Literally no one looks through the individual commits in a PR that's gonna be squashed. I don't care if it's 10 or 10,000 - I'm always gonna review the full thing.
Isn't your interpretation backwards in some cases? What I mean, is that _because_ you see the intermediate commits are garbage, you _then_ decide not to review the individual commits (because you are interested in the contribution anyway).
I certainly do care for the hobby FOSS projects I maintain, and bad commit messages + mega-commits won't fly at my day job.
Squash-merging has the advantages of making 1 PR == one commit with the PR ID in the commit message, sure, but it's unfortunately promotes bad Git hygiene (and works around it)

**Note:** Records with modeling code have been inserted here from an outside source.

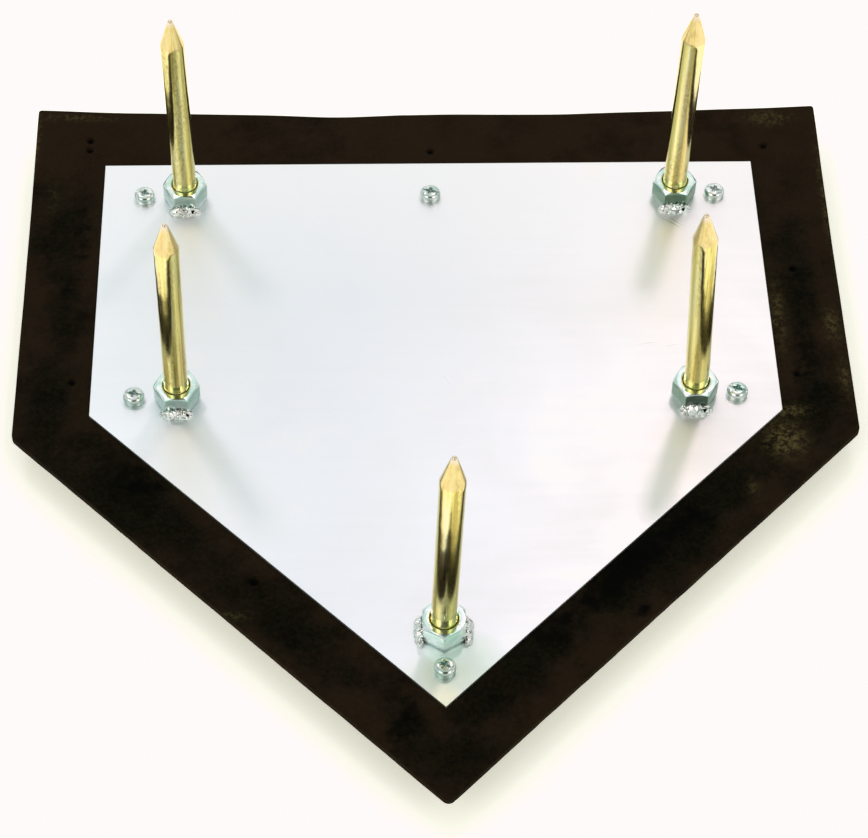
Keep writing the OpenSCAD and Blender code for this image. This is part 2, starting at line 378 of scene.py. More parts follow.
def zinc(name, dark, pale, tint, rough, lump=0.02, side=None):
    """Bright zinc plate with patches of chromate tint and specks of dirt, and masks that paint shade on a
    nut's flats and near black shade in bores, recesses, weld craters and dark near faces.
    """
    f = Finish(name, Metallic=1.0)
    cloud = f.noise(170, 5, 0.6, warp=0.6)
    colour = f.mix(f.levels(cloud, 0.38, 0.62), dark, pale)
    colour = f.mix(f.levels(f.noise(120, 3, 0.5, shift=(4, 4, 0)), 0.46, 0.60, 0, 0.8), colour, tint)
    dirt_and_shade = f.levels(f.noise(700, 4, 0.7, shift=(1, 2, 3)), 0.62, 0.72, 0, 0.55)
    colour = f.mix(dirt_and_shade, colour, (0.20, 0.24, 0.19))
    # Painted shade: the side mask multiplies the side colour onto a nut's flats, and the next mask paints
    # shade near black.
    colour = f.mix(f.mask("side"), colour, side or pale, "MULTIPLY")
    colour = f.mix(f.mask("dirt_and_shade"), colour, (0.004, 0.004, 0.003))
    return f.wear(colour, f.levels(cloud, 0.3, 0.7, rough - 0.05, rough + 0.08),
                  f.bump(f.noise(1100, 3, 0.6), lump))


def yellow_zinc():
    """Gold plating, streaked along the spike. The thread is duller, with a band of painted shade at its top
    where it meets the nut; the cone is a deeper gold, and the nose paler and pinker.
    """
    f = Finish("yellow_zinc", Metallic=1.0)
    streak = f.noise(330, 5, 0.62, stretch=(1, 1, 0.018))
    wide = f.noise(130, 3, 0.5, stretch=(1, 1, 0.04), shift=(2, 5, 1))
    mottle = f.noise(780, 6, 0.75, stretch=(1, 1, 0.4), shift=(0, 3, 6))
    colour = f.ramp(streak, (0.36, (0.52, 0.38, 0.09)), (0.46, (0.93, 0.80, 0.27)),
                    (0.53, (1.0, 0.88, 0.37)), (0.62, (1.0, 0.97, 0.60)))
    colour = f.mix(f.levels(wide, 0.48, 0.60, 0, 0.5), colour, (0.72, 0.63, 0.17))
    colour = f.mix(f.levels(wide, 0.46, 0.38, 0, 0.4), colour, (0.93, 0.66, 0.28))
    band = f.levels(f.noise(150, 3, 0.5, stretch=(1, 1, 0.10), shift=(7, 1, 4)), 0.46, 0.60, 0.12, 1.0)
    speckle = f.math("MULTIPLY", f.levels(mottle, 0.44, 0.58, 0, 0.6), band)
    colour = f.mix(speckle, colour, (0.46, 0.30, 0.06))
    height = f.axis("Z")
    thread = f.levels(height, (FLARE_Z - 0.3) * MM, (FLARE_Z - 0.7) * MM)
    colour = f.mix(thread, colour, (0.50, 0.36, 0.11))
    # Painted shade: a band at the top of the thread, below the flare, goes near black.
    above = f.levels(height, (FLARE_Z - 2.9) * MM, (FLARE_Z - 1.7) * MM)
    colour = f.mix(f.math("MULTIPLY", thread, above), colour, (0.10, 0.07, 0.02))
    cone = f.levels(height, (CONE_Z - 0.2) * MM, (CONE_Z + 0.2) * MM)
    colour = f.mix(f.math("MULTIPLY", cone, 0.65), colour, (0.76, 0.58, 0.29))
    nose = f.levels(height, (TIP_Z - 5.1) * MM, (TIP_Z - 1.9) * MM)
    nose = f.math("MULTIPLY", nose, f.levels(mottle, 0.30, 0.52, 0.35, 1.0))
    colour = f.mix(nose, colour, (0.84, 0.72, 0.60))
    plain = f.levels(streak, 0.3, 0.7, 0.21, 0.13)
    rough = f.math("ADD", plain, f.math("MULTIPLY", cone, 0.05))
    lumps = f.noise(600, 2, 0.5, stretch=(1, 1, 0.35))
    return f.wear(colour, rough, f.bump(lumps, 0.03, f.bump(streak, 0.02)))


def brass():
    """Unpolished brass."""
    f = Finish("insert_brass", Metallic=1.0)
    cloud = f.noise(300, 4, 0.6)
    colour = f.mix(cloud, (0.60, 0.42, 0.15), (0.82, 0.64, 0.30))
    return f.wear(colour, f.levels(cloud, 0.3, 0.7, 0.28, 0.42), f.bump(f.noise(900, 3, 0.6), 0.02))


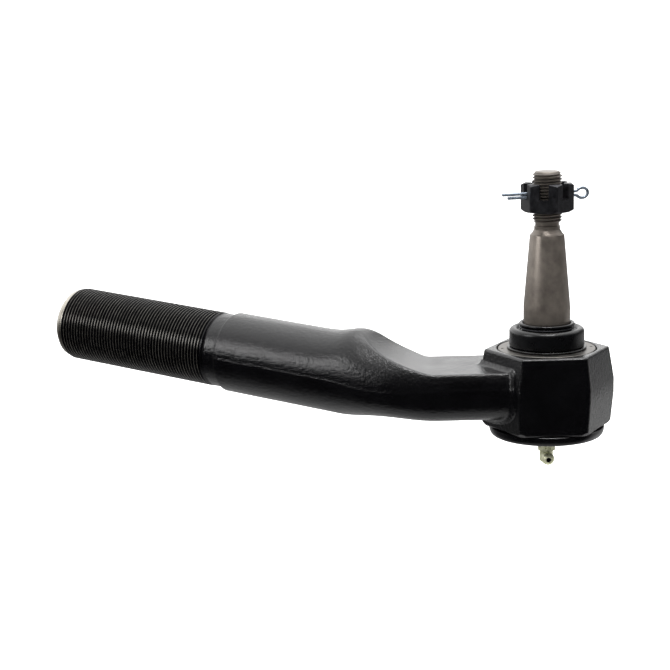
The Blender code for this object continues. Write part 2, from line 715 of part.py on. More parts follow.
def make_castle_nut(parts, cutters, finish):
    corner = NUT_FLATS / 2 / math.cos(math.pi / 6)
    nut = prism("castle_nut", 6, corner, NUT_BOTTOM, NUT_TOP, NUT_TURN, parts, finish)
    outer = corner + NUT_CHAMFER
    slope = math.tan(NUT_CHAMFER_ANGLE)
    for name, end, way in (("nut_top_turn", NUT_TOP, 1), ("nut_bottom_turn", NUT_BOTTOM, -1)):
        outside = end + way * NUT_CHAMFER * slope
        inside = end - way * 2 * NUT_CHAMFER * slope
        profile = [
            (outer, max(outside, inside)), (outer, min(outside, inside)),
            (corner - 2 * NUT_CHAMFER, outside),
        ]
        boolean(nut, turned(name, profile, cutters, closed=True), "DIFFERENCE")
    bore = prism(
        "nut_bore", LARGE_STEPS, STUD_THREAD_RADIUS + GAP, NUT_BOTTOM - GAP, NUT_TOP + GAP, 0.0, cutters,
    )
    boolean(nut, bore, "DIFFERENCE")
    for index in range(3):
        turn = NUT_TURN + math.pi * index / 3
        size = (2 * NUT_FLATS, NUT_SLOT_WIDTH, 2 * NUT_SLOT_DEPTH)
        slot = box("nut_slot_%d" % index, size, (0, 0, NUT_TOP), turn, cutters)
        boolean(nut, slot, "DIFFERENCE")
    return nut


def make_cotter_pin(parts, finish):
    throat = PIN_EYE_CENTRE - PIN_EYE_LENGTH * 1.5
    points = [(-PIN_LONG_LEG, 0.0, PIN_LEG_SPREAD), (throat, 0.0, PIN_LEG_SPREAD)]
    first = math.pi - PIN_EYE_OPENING / 2
    for index in range(PIN_EYE_STEPS + 1):
        angle = first * (1 - 2 * index / PIN_EYE_STEPS)
        x = PIN_EYE_CENTRE + PIN_EYE_LENGTH * math.cos(angle)
        points.append((x, 0.0, PIN_EYE_HEIGHT * math.sin(angle)))
    points += [(throat, 0.0, -PIN_LEG_SPREAD), (-PIN_SHORT_LEG, 0.0, -PIN_LEG_SPREAD)]
    pin = wire("cotter_pin", points, PIN_WIRE, 2, parts, finish)
    pin.location = (0, 0, PIN_HEIGHT)
    pin.rotation_euler = (0, 0, NUT_TURN)
    return pin


def main():
    clear_scene()
    parts = new_collection("tie_rod_end")
    cutters = new_collection("cutters")
    forged = material("black_forged_steel", (0.012, 0.012, 0.013), 0.35, 0.6)
    black_steel = material("black_oxide_steel", (0.02, 0.02, 0.022), 0.4, 0.8)
    stud_steel = material("phosphated_steel", (0.22, 0.20, 0.18), 0.45, 0.9)
    zinc = material("zinc_plate", (0.55, 0.57, 0.6), 0.3, 1.0)
    yellow_zinc = material("yellow_zinc_plate", (0.62, 0.6, 0.42), 0.35, 1.0)
    spring_steel = material("spring_steel", (0.3, 0.3, 0.31), 0.35, 1.0)
    plate_steel = material("grey_steel_plate", (0.1, 0.1, 0.1), 0.45, 0.8)
    polymer = material("acetal_race", (0.75, 0.73, 0.66), 0.5, 0.0)
    rubber = material("black_rubber", (0.01, 0.01, 0.011), 0.5, 0.0)

    pivot = bpy.data.objects.new("ball_centre", None)
    parts.objects.link(pivot)
    make_forged_body(parts, cutters, forged)
    make_socket_stack(parts, spring_steel, polymer, rubber)
    make_grease_fitting(parts, cutters, yellow_zinc, spring_steel)
    make_top_plate(parts, cutters, spring_steel, plate_steel, rubber)
    moving = make_boot(parts, spring_steel, rubber)
    moving.append(make_ball_stud(parts, cutters, stud_steel))
    moving.append(make_castle_nut(parts, cutters, black_steel))
    moving.append(make_cotter_pin(parts, zinc))
    for item in moving:
        item.parent = pivot


main()
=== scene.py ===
"""Visible surfaces of a forged tie rod end, built round its CAD frame and laid out as an add-on."""
import functools
import math

import bmesh
import bpy
from mathutils import Matrix, Vector, noise


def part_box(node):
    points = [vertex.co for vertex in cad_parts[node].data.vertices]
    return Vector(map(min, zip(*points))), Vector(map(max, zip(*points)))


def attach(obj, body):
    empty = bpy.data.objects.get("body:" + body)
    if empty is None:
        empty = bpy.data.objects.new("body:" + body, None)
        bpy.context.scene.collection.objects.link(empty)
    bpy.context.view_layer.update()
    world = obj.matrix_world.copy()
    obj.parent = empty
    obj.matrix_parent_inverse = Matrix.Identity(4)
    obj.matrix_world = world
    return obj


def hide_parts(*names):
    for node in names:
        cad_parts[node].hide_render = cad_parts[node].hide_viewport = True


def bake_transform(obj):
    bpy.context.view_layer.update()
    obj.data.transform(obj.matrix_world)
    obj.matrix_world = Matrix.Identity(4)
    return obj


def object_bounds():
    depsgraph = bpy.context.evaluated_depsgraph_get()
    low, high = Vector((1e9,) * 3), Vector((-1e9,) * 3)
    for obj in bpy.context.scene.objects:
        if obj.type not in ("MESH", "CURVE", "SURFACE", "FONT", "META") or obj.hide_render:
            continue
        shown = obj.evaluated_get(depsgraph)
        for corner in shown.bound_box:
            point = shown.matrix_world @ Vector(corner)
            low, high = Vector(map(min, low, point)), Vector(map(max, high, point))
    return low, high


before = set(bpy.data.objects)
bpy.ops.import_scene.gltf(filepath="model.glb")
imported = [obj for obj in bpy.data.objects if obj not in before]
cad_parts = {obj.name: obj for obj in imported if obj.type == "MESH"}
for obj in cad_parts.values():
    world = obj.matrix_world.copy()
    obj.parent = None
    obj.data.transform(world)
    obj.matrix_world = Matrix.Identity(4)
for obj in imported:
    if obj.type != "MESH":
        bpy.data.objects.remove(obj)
cad_low, cad_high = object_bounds()

bl_info = {
    "name": "Tie Rod End",
    "version": (1, 0, 0),
    "blender": (4, 5, 0),
    "location": "View3D > Sidebar > Tie Rod End",
    "description": "Builds the visible surfaces of a forged tie rod end round its CAD frame",
    "category": "Object",
}

MM = 0.001
WELD = 0.000001
HEX_COS = math.cos(math.pi / 6)


def srgb(code):
    """A hex colour as linear red, green and blue."""
    values = [int(code[index:index + 2], 16) / 255 for index in (1, 3, 5)]
    return tuple(v / 12.92 if v <= 0.04045 else ((v + 0.055) / 1.055) ** 2.4 for v in values)


def length(name, millimetres, description):
    """A size that can't be negative, given in millimetres and kept in metres."""
    return bpy.props.FloatProperty(
        name=name, description=description, default=millimetres * MM, min=0.0,
        unit="LENGTH", precision=5,
    )


def level(name, metres, description):
    """A height above or below the ball's centre."""
    return bpy.props.FloatProperty(
        name=name, description=description, default=metres, unit="LENGTH", precision=5,
    )


def colour(name, code, description):
    """A colour the user can pick, given as a hex code."""
    return bpy.props.FloatVectorProperty(
        name=name, description=description, default=srgb(code), subtype="COLOR", size=3,
        min=0.0, max=1.0,
    )


def top_of(node):
    """Height of a CAD node's top."""
    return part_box(node)[1].z


def bottom_of(node):
    """Height of a CAD node's underside."""
    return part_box(node)[0].z


def reach_of(node):
    """Half of a turned node's width along X."""
    low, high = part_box(node)
    return (high.x - low.x) / 2


class TieRodBodySizes(bpy.types.PropertyGroup):
    corner_top: length("Corner at top", 30.4, "Centre to corner of the hexagon at the top face")
    corner_middle: length("Corner at middle", 33.0, "Centre to corner of the hexagon on its band")
    corner_bottom: length("Corner at bottom", 31.4, "Centre to corner at the bottom face")
    top: level("Top face", 0.0202, "Height of the housing's top face above the ball's centre")
    band_top: level("Band top", 0.0048, "Upper edge of the upright band")
    band_bottom: level("Band bottom", -0.0022, "Lower edge of the upright band")
    bottom: level("Bottom face", -0.0177, "Height of the housing's bottom face")
    edge: length("Edge radius", 1.3, "Rounding of the housing's edges")
    turned_radius: length("Turned corner radius", 29.4, "Where the bottom corners are turned off")
    recess_radius: length("Recess radius", 24.0, "Radius of the plate's recess")
    recess_depth: length("Recess depth", 2.4, "Depth of the plate's recess")
    socket_radius: length("Socket radius", 19.8, "Radius of the ball's socket")
    socket_roof: level("Socket roof", 0.00975, "Height of the socket's roof")
    throat_low: length("Throat radius at roof", 13.0, "Radius of the throat at the socket's roof")
    throat_high: length("Throat radius at recess", 15.7, "Radius of the throat at the recess")
    fillet: length("Neck fillet", 2.4, "Fillet where the neck meets the housing")
    neck_half_width: length("Neck half width", 24.0, "Half of the neck's width")
    neck_top: level("Neck top", 0.0125, "Height of the neck's flat top")
    neck_bottom: level("Neck bottom", -0.0129, "Height of the neck's underside")
    neck_edge: length("Neck edge", 0.9, "Rounding of the neck's top edges")
    ramp_start: length("Ramp start", 54.0, "Distance from the ball to the start of the ramp")
    bend_distance: length("Bend distance", 75.0, "Distance from the ball to the shank's axis")
    bend_lead: length("Bend lead", 19.0, "Length of the bend before its corner")
    ramp_end: length("Ramp end", 25.0, "End of the ramp along the shank")
    ramp_length: length("Ramp length", 31.5, "Length of the flat that climbs to the shank")
    crest_rise: length("Crest rise", 3.2, "Height of the knuckle where the ramp meets the shank")
    crest_width: length("Crest width", 10.0, "Spread of that knuckle along the forging")
    underside_rise: length("Underside rise", 2.2, "Hollow of the underside at the ramp")
    shank_height: level("Shank height", 0.0051, "Height of the shank's axis at the bend")
    shank_radius: length("Shank radius", 20.1, "Radius of the forged shank")
    shoulder: length("Shoulder", 91.0, "Distance along the shank to its shoulder")
    relief_radius: length("Relief radius", 18.7, "Radius of the plain band before the thread")
    thread_start: length("Thread start", 97.0, "Distance along the shank to the thread")
    thread_radius: length("Thread radius", 19.0, "Outer radius of the shank's thread")
    thread_pitch: length("Thread pitch", 1.8, "Pitch of the shank's thread")
    end_length: length("End bevel length", 5.8, "Length of the bevelled end")
    end_depth: length("End bevel depth", 3.2, "Depth of the bevelled end")
    cover_radius: length("Cover radius", 27.8, "Radius of the end cover's flange")
    bend_angle: bpy.props.FloatProperty(
        name="Bend angle", description="Turn of the shank away from the neck in plan",
        default=math.radians(30.4), subtype="ANGLE",
    )
    rise_angle: bpy.props.FloatProperty(
        name="Rise angle", description="Slope of the shank's axis",
        default=math.radians(4.3), subtype="ANGLE",
    )
    thread_turns: bpy.props.IntProperty(
        name="Thread turns", description="Turns of thread on the shank", default=50, min=3,
    )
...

You might be surprised. Yours sounds like the attitude of someone who has not had the luxury of reviewing well-constructed commits. PRs with intentional commits permit both faster and deeper reviews—but alas, not everyone is so respectful of their reviewers’ time and energy.
> Yours sounds like the attitude of someone who has not had the luxury of
Sometimes when people speak rhetorically I'm baffled because I feel they literally do not understand what they're saying because they end up supporting an opposing rhetorical purpose. Yes you're 100% correct well-structured commits are a luxury that most of us do not have the privilege of experiencing because we work in high-pressure, deadlines driven environments where no points are awarded for beautifully crafted commit messages.
So in effect your argument is like "people that haven't had the luxury of a Michelin star restaurant don't appreciate amuse bouche and they should strive to rectify that".
Yeah, exactly. It seems like you understand just fine.
You claimed that “literally no one” has a different review workflow than yours. I do, and my experience is that clear commits make reviews both faster and deeper, which is very helpful specifically in a high-pressure, deadline driven environment where being slow and wrong is costly. You’re of course free to disagree and work differently.
You gotta go slow in order to go fast, and utterly useless commit messages and inappropriate commit sizes will bite you in the ass. They don't have to be the most beautiful commits ever, but ideally there's a minimum standard we can all live up to.
To use restaurants as the analogy, Michelin star-grade dining might be unavailable, and we might have to live the Olive Garden, or even McDonald's life. Regardless of which restaurant we're at though, if the food is moldy and gross, we shouldn't eat it.